In Michael Meade’s telling of the story, Markandeya walks differently after his fall. Knowledge of the thin veil that  separates creation from the void carries with it the possibility of a great and powerful awareness, but it also opens the door on emptiness and despair. For now, I’m still learning to walk with this new knowledge, this new balance.

Coniunctio

April 24, 2009

Photo by Melih Onyer

All shall be well and
All manner of thing shall be well
When the tongues of flame are in-folded
Into the crowned knot of fire
And the fire and the rose are one.

from “The Four Quartets” by T.S. Eliot


Coniunctio is the alchemical process of combining elements that were previously separated. It is often conceptualized as union of opposites to form a third, sometimes symbolized by marriage, but Coniunctio can also involve more than two elements.

It was odd to work with my friends on Coniunctio images this week because it was the last of these gatherings. No sooner had we explored a process of coming together than we went our separate ways, home or otherwise, though people were reluctant to leave and lingered almost a full hour past the time we’d agreed to end.

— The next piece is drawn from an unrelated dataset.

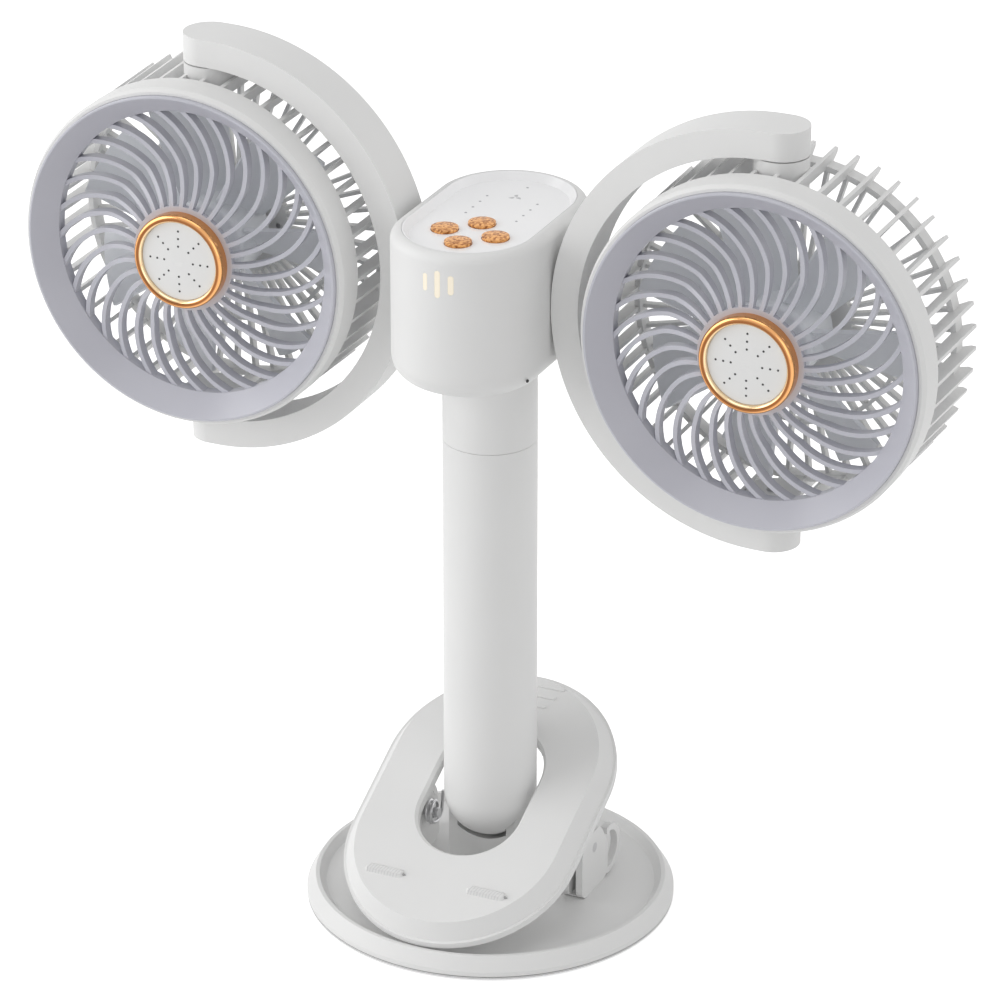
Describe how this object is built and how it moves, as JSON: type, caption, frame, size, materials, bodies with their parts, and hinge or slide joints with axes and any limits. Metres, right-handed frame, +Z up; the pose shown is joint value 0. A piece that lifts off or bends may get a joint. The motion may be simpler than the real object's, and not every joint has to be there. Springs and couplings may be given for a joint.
{
  "type": "dual-head desk fan",
  "caption": "Desk fan with two round caged heads held in C-shaped yokes on a control box, above a column with a round base and a sprung clip plate.",
  "frame": {"origin": "centre of the base's underside, where the fan stands on the desk", "axes": "+Z up along the column, the fans blow towards -Y, +X to the right seen from the front"},
  "size_m": [0.4078, 0.16, 0.3777],
  "materials": {
    "white_shell": "satin moulded plastic",
    "panel_white": "smooth moulded plastic",
    "grille_grey": "painted pearl grey",
    "copper": "satin rose copper",
    "dark_plastic": "fine moulded texture",
    "steel": "plain bright steel",
    "rubber": "matt rubber",
    "circuit": "lacquered board",
    "cell_wrap": "wrapped cells",
    "indicator": "pale yellow clear plastic",
    "blade_white": "smooth moulded plastic"
  },
  "bodies": {
    "base": {"base_tray": "white_shell", "base_cover": "dark_plastic", "foot_ring": "rubber", "ballast_plate": "steel", "base_screws": "steel", "fork_post": "white_shell", "tilt_pin": "steel", "hinge_bracket_left": "white_shell", "hinge_bracket_right": "white_shell", "clip_hinge_pins": "steel", "clip_springs": "steel"},
    "clip": {"clip_plate": "white_shell", "jaw_pad": "rubber"},
    "column": {"column_tube": "white_shell", "swivel_bush": "dark_plastic"},
    "box": {"swivel_neck": "white_shell", "box_shell": "white_shell", "control_panel": "panel_white", "circuit_board": "circuit", "led_bars": "indicator", "charge_socket": "steel", "battery_cradle": "dark_plastic", "battery_cells": "cell_wrap"},
    "button_left": {"button_left": "copper"},
    "button_right": {"button_right": "copper"},
    "button_back": {"button_back": "copper"},
    "button_front": {"button_front": "copper"},
    "yoke_left": {"yoke_left": "white_shell", "pitch_axle_left": "dark_plastic", "pivot_pins_left": "steel"},
    "head_left": {"fan_housing_left": "white_shell", "front_grille_left": "grille_grey", "accent_ring_left": "copper", "hub_cap_left": "white_shell", "motor_left": "steel", "rear_screws_left": "steel"},
    "impeller_left": {"impeller_left": "blade_white", "motor_shaft_left": "steel"},
    "yoke_right": {"yoke_right": "white_shell", "pitch_axle_right": "dark_plastic", "pivot_pins_right": "steel"},
    "head_right": {"fan_housing_right": "white_shell", "front_grille_right": "grille_grey", "accent_ring_right": "copper", "hub_cap_right": "white_shell", "motor_right": "steel", "rear_screws_right": "steel"},
    "impeller_right": {"impeller_right": "blade_white", "motor_shaft_right": "steel"}
  },
  "joints": [
    {"name": "clip_hinge", "type": "hinge", "parent": "base", "child": "clip", "pos_m": [0, 0.009, 0.027], "axis": [-1, 0, 0], "range_deg": [0, 25], "stiffness_Nm_per_rad": 0.8, "springref_deg": -17.19},
    {"name": "column_tilt", "type": "hinge", "parent": "base", "child": "column", "pos_m": [0, 0, 0.038], "axis": [1, 0, 0], "range_deg": [0, 15]},
    {"name": "neck_swivel", "type": "hinge", "parent": "column", "child": "box", "pos_m": [0, 0, 0.2174], "axis": [0, 0, 1], "range_deg": [-90, 90]},
    {"name": "press_left", "type": "slide", "parent": "box", "child": "button_left", "axis": [0, 0, -1], "range_m": [0, 0.0008], "stiffness_N_per_m": 400, "springref_m": -0.0006},
    {"name": "press_right", "type": "slide", "parent": "box", "child": "button_right", "axis": [0, 0, -1], "range_m": [0, 0.0008], "stiffness_N_per_m": 400, "springref_m": -0.0006},
    {"name": "press_back", "type": "slide", "parent": "box", "child": "button_back", "axis": [0, 0, -1], "range_m": [0, 0.0008], "stiffness_N_per_m": 400, "springref_m": -0.0006},
    {"name": "press_front", "type": "slide", "parent": "box", "child": "button_front", "axis": [0, 0, -1], "range_m": [0, 0.0008], "stiffness_N_per_m": 400, "springref_m": -0.0006},
    {"name": "yoke_pitch_left", "type": "hinge", "parent": "box", "child": "yoke_left", "pos_m": [-0.0329, 0, 0.286], "axis": [1, 0, 0], "range_deg": [-90, 90]},
    {"name": "head_swing_left", "type": "hinge", "parent": "yoke_left", "child": "head_left", "pos_m": [-0.1286, 0, 0.286], "axis": [0, 0, 1], "range_deg": [-90, 90]},
    {"name": "impeller_spin_left", "type": "hinge", "parent": "head_left", "child": "impeller_left", "pos_m": [-0.1286, 0, 0.286], "axis": [0, -1, 0], "continuous": true},
    {"name": "yoke_pitch_right", "type": "hinge", "parent": "box", "child": "yoke_right", "pos_m": [0.0329, 0, 0.286], "axis": [1, 0, 0], "range_deg": [-90, 90]},
    {"name": "head_swing_right", "type": "hinge", "parent": "yoke_right", "child": "head_right", "pos_m": [0.1286, 0, 0.286], "axis": [0, 0, 1], "range_deg": [-90, 90]},
    {"name": "impeller_spin_right", "type": "hinge", "parent": "head_right", "child": "impeller_right", "pos_m": [0.1286, 0, 0.286], "axis": [0, -1, 0], "continuous": true}
  ]
}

With all three of the alchemical processes we experienced through the process of image making, there was a definite diversity of interpretations within the group. But nowhere was this truer than with Coniunctio. One friend centered her image on a union of natural and man made materials. Another focused on color and wove black and white materials together. A third focused on a quote from Jung about how “…life calls not for perfection but for completeness….”

In each of these processes I have found that certain materials speak to me strongly, demanding to be used. For Coniunctio, the loudest voice from the material table belonged to the magnets. I knew I had to use them and feature them prominently in my image. I wanted the piece to have a certain attractive quality, a certain gravity to it, as though it pulled everything around it toward the Coniunctio taking place at its center.

We are, by nature, drawn into Coniunctio. We form communities, relationships, families,  corporations — groups of all kinds, like this gathering of friends. We speak of these things as though they are discrete events, but a marriage, for instance, begins but does not end with the act of getting married. Relationship, Coniunctio, is a process that converts its original elements into something new, such that, even at the next Separatio or Mortificatio, the elements that enter these processes are not the same as the elements that entered the Coniunctio process. We are drawn to this transformation over and over again, always in flux, and always changing and being changed by one another.

Psychologists and philosophers have heated debates about this: Is there truly such a thing as an essential self? Or are we just the sum of the influences of culture, friends, and family? Ultimately, to me, this question is rather uninteresting, an I tend to think of if, perhaps a bit more lightheartedly, as the wave/particle dualism of the self. We are at once discrete and continuous.

Working with Coniunctio, I felt my continuous aspect was a bit more at the forefront of consciousness, and I am grateful to friends, both within this alchemical group and in other aspects of my life, for the ways in which they influence my world, for the continual Coniunctio we are all engaged in together.